Nonlinear dynamical model of Costas loop and an approach to the analysis of its stability in the large

Abstract

The analysis of the stability and numerical simulation of Costas loop circuits for highfrequency signals is a challenging task. The problem lies in the fact that it is necessary to simultaneously observe very fast time scale of the input signals and slow time scale of phase difference between the input signals. To overcome this difficult situation it is possible, following the approach presented in the classical works of Gardner and Viterbi, to construct a mathematical model of Costas loop, in which only slow time change of signal's phases and frequencies is considered. Such a construction, in turn, requires the computation of phase detector characteristic, depending on the waveforms of the considered signals. While for the stability analysis of the loop near the locked state (local stability) it is usually sufficient to consider the linear approximation of phase detector characteristic near zero phase error, the global analysis (stability in the large) cannot be accomplished using simple linear models.
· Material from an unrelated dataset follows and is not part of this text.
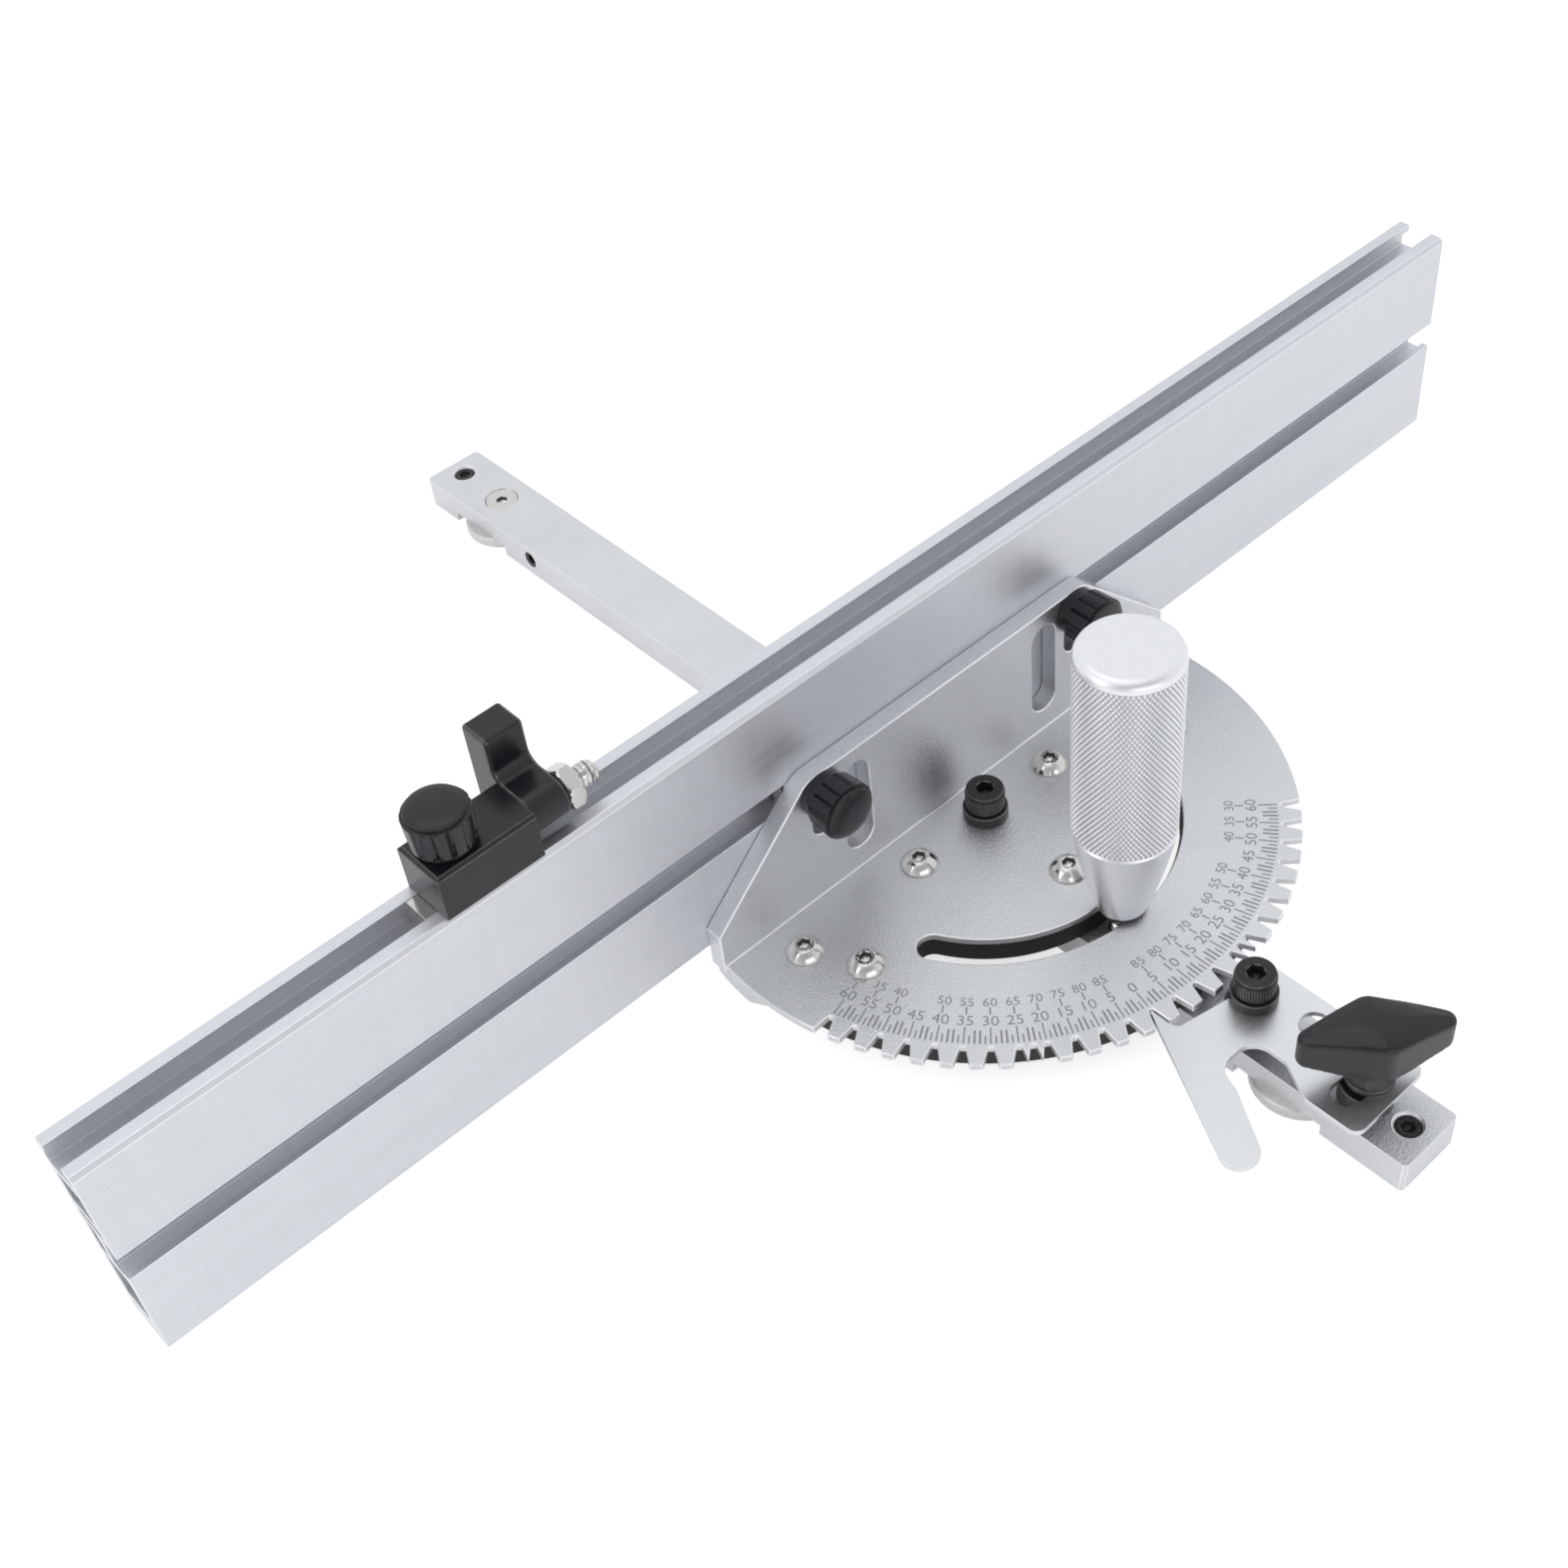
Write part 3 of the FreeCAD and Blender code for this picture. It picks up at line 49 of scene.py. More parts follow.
class Shade:
    """A socket in a node tree. Arithmetic on it adds Math nodes, and .node adds any other."""

    def __init__(self, tree, socket):
        self.tree = tree
        self.socket = socket

    def node(self, kind, settings, sockets, output=0):
        item = self.tree.nodes.new(kind)
        for key, value in settings.items():
            if key == "ramp":
                for index, (place, grey) in enumerate(value):
                    stop = (item.color_ramp.elements[index] if index < 2
                            else item.color_ramp.elements.new(place))
                    stop.position = place
                    stop.color = (grey, grey, grey, 1)
            else:
                setattr(item, key, value)
        for key, value in sockets.items():
            if isinstance(value, Shade):
                self.tree.links.new(value.socket, item.inputs[key])
            else:
                item.inputs[key].default_value = value
        return Shade(self.tree, item.outputs[output])

    def maths(self, operation, first, second=0):
        return self.node("ShaderNodeMath", {"operation": operation}, {0: first, 1: second})

    def __add__(self, other):
        return self.maths("ADD", self, other)

    def __radd__(self, other):
        return self.maths("ADD", other, self)

    def __sub__(self, other):
        return self.maths("SUBTRACT", self, other)

    def __rsub__(self, other):
        return self.maths("SUBTRACT", other, self)

    def __mul__(self, other):
        return self.maths("MULTIPLY", self, other)

    def __rmul__(self, other):
        return self.maths("MULTIPLY", other, self)

    def __truediv__(self, other):
        return self.maths("DIVIDE", self, other)

    def __mod__(self, other):
        return self.maths("FLOORED_MODULO", self, other)

    def sine(self):
        return self.maths("SINE", self)

    def cosine(self):
        return self.maths("COSINE", self)

    def ramp(self, *stops):
        """Grey from the stops' places and levels."""
        return self.node("ShaderNodeValToRGB", {"ramp": stops}, {0: self})


def finish(name, vary, **plain):
    """Material with plain values on the shader and, from vary, what changes over the surface."""
    material = bpy.data.materials.new(name)
    material.use_nodes = True
    tree = material.node_tree
    shader = tree.nodes["Principled BSDF"]
    for key, value in plain.items():
        shader.inputs[key.replace("_", " ").title()].default_value = value
    coordinates = tree.nodes.new("ShaderNodeTexCoord")
    for key, value in vary(Shade(tree, coordinates.outputs["Object"])).items():
        tree.links.new(value.socket, shader.inputs[key])
    return material


def tint(mask, dark, light):
    """Colour between dark and light; a single number is a grey. Sockets 6
    and 7 of the Mix node are its two colours."""
    dark, light = [(*([value] * 3 if isinstance(value, float) else value), 1)
                   for value in (dark, light)]
    return mask.node("ShaderNodeMix", {"data_type": "RGBA"}, {0: mask, 6: dark, 7: light}, output=2)


def new_piece(name, mesh):
    piece = bpy.data.objects.new(name, mesh)
    collection.objects.link(piece)
    return piece


world = bpy.data.worlds.new("studio")
world.use_nodes = True
sky = world.node_tree
way = Shade(sky, sky.nodes.new("ShaderNodeTexCoord").outputs["Generated"])
dark_side = (-0.42, -0.55, 0.72)
toward_dark = way.node("ShaderNodeVectorMath", {"operation": "DOT_PRODUCT"},
                       {0: way, 1: dark_side}, output=1)
studio = tint(toward_dark.ramp((0.45, 0.9), (0.96, 0.5)), 0.0, (0.965, 0.98, 1))
ambient = Shade(sky, sky.nodes["Background"].outputs[0])
sky.links.new(studio.socket, sky.nodes["Background"].inputs["Color"])
backdrop = ambient.node("ShaderNodeBackground", {}, {"Color": (1, 1, 1, 1)})
seen = ambient.node("ShaderNodeLightPath", {}, {}, output="Is Camera Ray")
either = ambient.node("ShaderNodeMixShader", {}, {0: seen, 1: ambient, 2: backdrop})
sky.links.new(either.socket, sky.nodes["World Output"].inputs[0])
bpy.context.scene.world = world
bpy.context.scene.view_settings.view_transform = "Standard"

for name, place, aim, width, height, power in [
        ("top_light", (-0.15, 0.1, 1.3), (0, 0, 0), 1.2, 0.9, 1.5),
        ("left_light", (-1.1, 0.25, 0.75), (0, 0, 0.03), 0.5, 0.9, 1.4),
        ("front_light", (-0.35, -1.1, 0.5), (0, 0, 0.03), 1.1, 0.5, 1.6)]:
    lamp = bpy.data.lights.new(name, "AREA")
    lamp.shape = "RECTANGLE"
    lamp.size = width
    lamp.size_y = height
    lamp.energy = power
    light = new_piece(name, lamp)
    light.location = place
    light.rotation_euler = (Vector(aim) - Vector(place)).to_track_quat("-Z", "Y").to_euler()

lens = bpy.data.cameras.new("photo_view")
lens.sensor_width = 36
lens.lens = 48.567
lens.shift_x = -0.04846
lens.shift_y = 0.00348
lens.clip_start = 0.01
camera = new_piece("photo_view", lens)
camera.matrix_world = Matrix((
    (0.72256922, 0.52789433, -0.44634213, -0.25558282),
    (-0.68801046, 0.48625032, -0.53870422, -0.26037008),
    (-0.0673449, 0.69633914, 0.71454633, 0.40097492),
    (0, 0, 0, 1)))
bpy.context.scene.camera = camera


def table_glow(point):
    """White to the camera and pale grey in what the metal mirrors, beside the lamps' own light."""
    camera_ray = point.node("ShaderNodeLightPath", {}, {}, output="Is Camera Ray")
    glossy_ray = point.node("ShaderNodeLightPath", {}, {}, output="Is Glossy Ray")
    return {"Emission Strength": camera_ray * 0.7 + glossy_ray * 0.22}


table_size = 6
table_gap = 0.3 * MM
table = bmesh.new()
bmesh.ops.create_grid(table, x_segments=1, y_segments=1, size=table_size)
bmesh.ops.translate(table, vec=(0, 0, -table_gap), verts=table.verts)
table_mesh = bpy.data.meshes.new("table")
table.to_mesh(table_mesh)
table.free()
table_mesh.materials.append(finish("table_white", table_glow, base_color=(0.88, 0.88, 0.88, 1),
                                   roughness=0.9, emission_color=(1, 1, 1, 1)))
new_piece("table", table_mesh)

# Guide bar: drawn aluminium flat bar that slides in the saw table's slot, with a blasted, clear
# anodised skin. It is milled across underneath for the two guide discs. Every milled piece has its
# edges broken, and the broken edges take a brighter metal: a painted edge highlight.
weld_gap = 2e-6
flat_within = math.radians(0.6)
edge_from = math.radians(28)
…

The present paper is devoted to the rigorous construction of nonlinear dynamical model of classical Costas loop, which allows one to apply numerical simulation and analytical methods (various modifications of absolute stability criteria for systems with cylindrical phase space) for the effective analysis of stability in the large. Here a general approach to the analytical computation of phase detector characteristic of classical Costas loop for periodic non-sinusoidal signal waveforms is suggested. The classical ideas of the loop analysis in the signal's phase space are developed and rigorously justified. Effective analytical and numerical approaches for the nonlinear analysis of the mathematical model of classical Costas loop in the signal's phase space are discussed.